**Task statement**
Repeat, exactly, the run of lines that opens with the line containing "for (s = [0, 1])" and closes with the line containing "return low, high", and leave all other lines out.

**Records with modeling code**
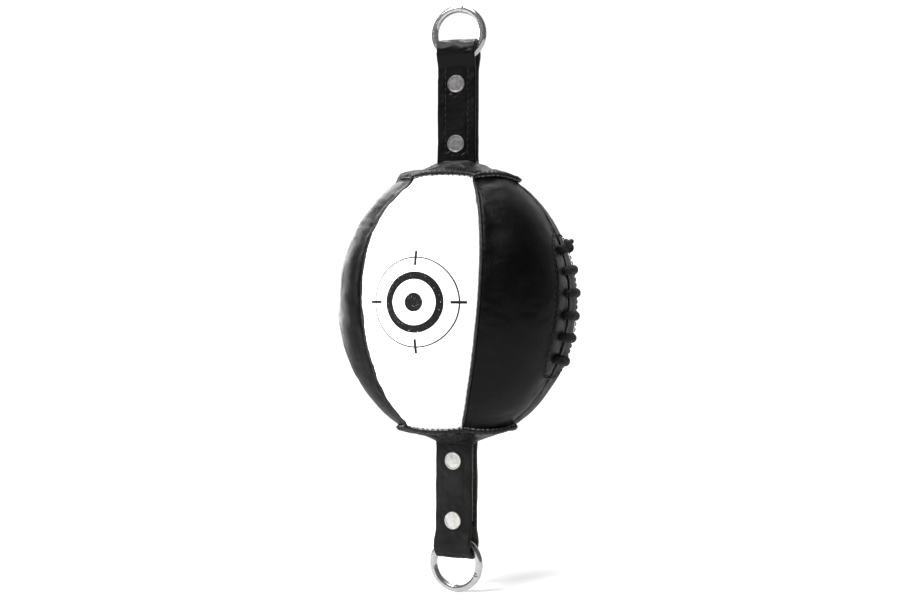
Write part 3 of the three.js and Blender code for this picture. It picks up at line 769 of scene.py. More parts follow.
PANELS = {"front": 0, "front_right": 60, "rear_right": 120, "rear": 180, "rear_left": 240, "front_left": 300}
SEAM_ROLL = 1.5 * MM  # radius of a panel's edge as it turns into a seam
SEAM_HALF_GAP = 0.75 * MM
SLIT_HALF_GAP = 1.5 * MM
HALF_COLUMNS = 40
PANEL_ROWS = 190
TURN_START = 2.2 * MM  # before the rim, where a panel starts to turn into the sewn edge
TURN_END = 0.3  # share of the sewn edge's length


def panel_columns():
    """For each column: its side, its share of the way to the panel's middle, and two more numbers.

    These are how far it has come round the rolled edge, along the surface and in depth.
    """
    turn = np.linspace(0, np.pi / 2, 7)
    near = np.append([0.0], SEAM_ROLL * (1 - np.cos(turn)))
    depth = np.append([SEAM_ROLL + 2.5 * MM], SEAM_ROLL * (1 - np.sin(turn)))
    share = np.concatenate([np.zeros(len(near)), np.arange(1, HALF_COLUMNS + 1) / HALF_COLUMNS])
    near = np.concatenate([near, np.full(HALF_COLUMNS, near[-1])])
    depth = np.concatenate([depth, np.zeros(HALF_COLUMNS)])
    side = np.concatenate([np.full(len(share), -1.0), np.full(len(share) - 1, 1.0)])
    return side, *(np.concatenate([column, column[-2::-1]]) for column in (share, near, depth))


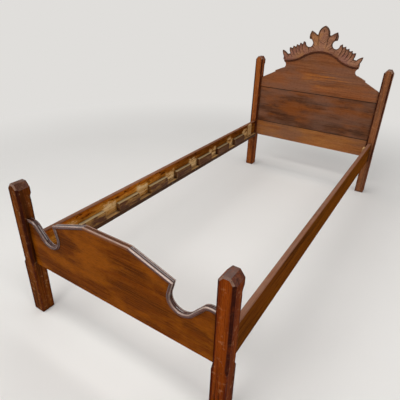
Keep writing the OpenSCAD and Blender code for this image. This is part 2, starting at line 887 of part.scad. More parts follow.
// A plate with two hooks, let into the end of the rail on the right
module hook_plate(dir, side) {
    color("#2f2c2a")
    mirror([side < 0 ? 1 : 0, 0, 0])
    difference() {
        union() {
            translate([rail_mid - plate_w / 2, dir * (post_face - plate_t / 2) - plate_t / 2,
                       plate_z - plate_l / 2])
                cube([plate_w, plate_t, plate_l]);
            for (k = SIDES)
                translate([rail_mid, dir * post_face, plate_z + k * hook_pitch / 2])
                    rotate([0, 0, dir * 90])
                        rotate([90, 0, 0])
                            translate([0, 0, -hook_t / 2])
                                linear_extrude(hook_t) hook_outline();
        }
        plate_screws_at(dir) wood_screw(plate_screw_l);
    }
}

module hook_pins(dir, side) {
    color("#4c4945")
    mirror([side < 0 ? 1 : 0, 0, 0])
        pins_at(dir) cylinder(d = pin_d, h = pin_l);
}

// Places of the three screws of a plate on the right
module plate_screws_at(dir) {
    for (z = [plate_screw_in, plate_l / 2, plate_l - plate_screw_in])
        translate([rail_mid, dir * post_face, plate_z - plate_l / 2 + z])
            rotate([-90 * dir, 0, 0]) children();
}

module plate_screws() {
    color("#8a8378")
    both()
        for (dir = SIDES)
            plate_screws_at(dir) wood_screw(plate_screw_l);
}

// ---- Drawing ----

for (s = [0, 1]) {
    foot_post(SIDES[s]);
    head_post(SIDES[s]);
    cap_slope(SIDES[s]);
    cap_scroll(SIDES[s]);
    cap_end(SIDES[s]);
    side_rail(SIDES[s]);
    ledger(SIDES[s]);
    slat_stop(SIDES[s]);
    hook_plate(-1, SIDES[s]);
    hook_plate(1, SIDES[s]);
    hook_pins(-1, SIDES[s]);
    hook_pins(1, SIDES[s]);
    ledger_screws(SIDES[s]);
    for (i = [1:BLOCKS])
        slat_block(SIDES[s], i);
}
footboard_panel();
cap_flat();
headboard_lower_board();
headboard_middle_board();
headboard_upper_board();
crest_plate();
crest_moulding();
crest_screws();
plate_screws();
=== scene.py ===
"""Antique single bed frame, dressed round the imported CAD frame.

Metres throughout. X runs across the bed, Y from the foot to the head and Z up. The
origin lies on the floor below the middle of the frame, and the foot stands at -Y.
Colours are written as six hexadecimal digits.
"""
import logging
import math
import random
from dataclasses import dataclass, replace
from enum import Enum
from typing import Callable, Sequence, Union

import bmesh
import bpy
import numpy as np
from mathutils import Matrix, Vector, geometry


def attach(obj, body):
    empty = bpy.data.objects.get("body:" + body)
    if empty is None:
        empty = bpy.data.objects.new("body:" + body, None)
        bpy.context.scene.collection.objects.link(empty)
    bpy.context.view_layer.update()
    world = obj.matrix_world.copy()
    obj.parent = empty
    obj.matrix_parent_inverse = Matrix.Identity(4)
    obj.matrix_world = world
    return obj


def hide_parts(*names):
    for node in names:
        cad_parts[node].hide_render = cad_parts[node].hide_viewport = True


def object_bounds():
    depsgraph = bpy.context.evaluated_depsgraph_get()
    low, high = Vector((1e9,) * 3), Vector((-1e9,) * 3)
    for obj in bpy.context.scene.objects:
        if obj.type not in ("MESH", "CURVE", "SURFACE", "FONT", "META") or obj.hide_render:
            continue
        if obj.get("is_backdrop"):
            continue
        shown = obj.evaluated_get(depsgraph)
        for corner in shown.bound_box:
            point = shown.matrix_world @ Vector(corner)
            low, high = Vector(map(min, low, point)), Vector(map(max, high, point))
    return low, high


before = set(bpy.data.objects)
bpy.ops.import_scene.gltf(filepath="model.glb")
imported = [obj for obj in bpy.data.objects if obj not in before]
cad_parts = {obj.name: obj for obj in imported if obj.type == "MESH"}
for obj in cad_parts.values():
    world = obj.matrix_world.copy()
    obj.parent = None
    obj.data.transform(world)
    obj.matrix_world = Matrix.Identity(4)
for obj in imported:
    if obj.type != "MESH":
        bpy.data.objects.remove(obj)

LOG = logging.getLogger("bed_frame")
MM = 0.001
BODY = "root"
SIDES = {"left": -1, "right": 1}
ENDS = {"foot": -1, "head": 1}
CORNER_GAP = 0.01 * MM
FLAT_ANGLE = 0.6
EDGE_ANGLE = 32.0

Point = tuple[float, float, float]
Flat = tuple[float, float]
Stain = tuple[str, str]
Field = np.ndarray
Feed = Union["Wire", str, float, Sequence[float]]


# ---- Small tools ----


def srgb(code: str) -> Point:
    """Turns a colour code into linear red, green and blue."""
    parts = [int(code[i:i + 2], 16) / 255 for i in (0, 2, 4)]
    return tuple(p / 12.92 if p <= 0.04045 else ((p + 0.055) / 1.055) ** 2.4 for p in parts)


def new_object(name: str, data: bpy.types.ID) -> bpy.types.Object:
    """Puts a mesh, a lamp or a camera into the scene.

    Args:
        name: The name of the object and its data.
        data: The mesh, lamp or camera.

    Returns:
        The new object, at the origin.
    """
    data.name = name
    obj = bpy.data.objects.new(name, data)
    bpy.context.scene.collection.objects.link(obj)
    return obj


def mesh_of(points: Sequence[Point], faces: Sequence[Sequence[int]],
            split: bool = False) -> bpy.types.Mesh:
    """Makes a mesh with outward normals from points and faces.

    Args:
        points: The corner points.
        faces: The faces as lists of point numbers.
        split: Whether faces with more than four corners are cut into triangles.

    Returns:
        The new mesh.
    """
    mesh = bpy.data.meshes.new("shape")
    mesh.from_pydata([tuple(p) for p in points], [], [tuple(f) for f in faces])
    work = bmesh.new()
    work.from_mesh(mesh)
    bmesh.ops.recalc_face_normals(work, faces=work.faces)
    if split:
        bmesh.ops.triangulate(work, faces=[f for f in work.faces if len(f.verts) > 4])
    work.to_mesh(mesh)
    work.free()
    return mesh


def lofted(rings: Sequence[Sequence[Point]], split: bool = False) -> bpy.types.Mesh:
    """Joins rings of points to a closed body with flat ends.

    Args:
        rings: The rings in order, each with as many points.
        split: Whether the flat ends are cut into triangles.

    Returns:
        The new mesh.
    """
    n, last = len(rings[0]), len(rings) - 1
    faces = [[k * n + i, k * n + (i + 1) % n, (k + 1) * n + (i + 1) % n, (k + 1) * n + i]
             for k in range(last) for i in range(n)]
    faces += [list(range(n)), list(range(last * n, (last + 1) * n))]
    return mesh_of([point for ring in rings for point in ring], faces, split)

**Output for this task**
for (s = [0, 1]) {
    foot_post(SIDES[s]);
    head_post(SIDES[s]);
    cap_slope(SIDES[s]);
    cap_scroll(SIDES[s]);
    cap_end(SIDES[s]);
    side_rail(SIDES[s]);
    ledger(SIDES[s]);
    slat_stop(SIDES[s]);
    hook_plate(-1, SIDES[s]);
    hook_plate(1, SIDES[s]);
    hook_pins(-1, SIDES[s]);
    hook_pins(1, SIDES[s]);
    ledger_screws(SIDES[s]);
    for (i = [1:BLOCKS])
        slat_block(SIDES[s], i);
}
footboard_panel();
cap_flat();
headboard_lower_board();
headboard_middle_board();
headboard_upper_board();
crest_plate();
crest_moulding();
crest_screws();
plate_screws();
=== scene.py ===
"""Antique single bed frame, dressed round the imported CAD frame.

Metres throughout. X runs across the bed, Y from the foot to the head and Z up. The
origin lies on the floor below the middle of the frame, and the foot stands at -Y.
Colours are written as six hexadecimal digits.
"""
import logging
import math
import random
from dataclasses import dataclass, replace
from enum import Enum
from typing import Callable, Sequence, Union

import bmesh
import bpy
import numpy as np
from mathutils import Matrix, Vector, geometry


def attach(obj, body):
    empty = bpy.data.objects.get("body:" + body)
    if empty is None:
        empty = bpy.data.objects.new("body:" + body, None)
        bpy.context.scene.collection.objects.link(empty)
    bpy.context.view_layer.update()
    world = obj.matrix_world.copy()
    obj.parent = empty
    obj.matrix_parent_inverse = Matrix.Identity(4)
    obj.matrix_world = world
    return obj


def hide_parts(*names):
    for node in names:
        cad_parts[node].hide_render = cad_parts[node].hide_viewport = True


def object_bounds():
    depsgraph = bpy.context.evaluated_depsgraph_get()
    low, high = Vector((1e9,) * 3), Vector((-1e9,) * 3)
    for obj in bpy.context.scene.objects:
        if obj.type not in ("MESH", "CURVE", "SURFACE", "FONT", "META") or obj.hide_render:
            continue
        if obj.get("is_backdrop"):
            continue
        shown = obj.evaluated_get(depsgraph)
        for corner in shown.bound_box:
            point = shown.matrix_world @ Vector(corner)
            low, high = Vector(map(min, low, point)), Vector(map(max, high, point))
    return low, high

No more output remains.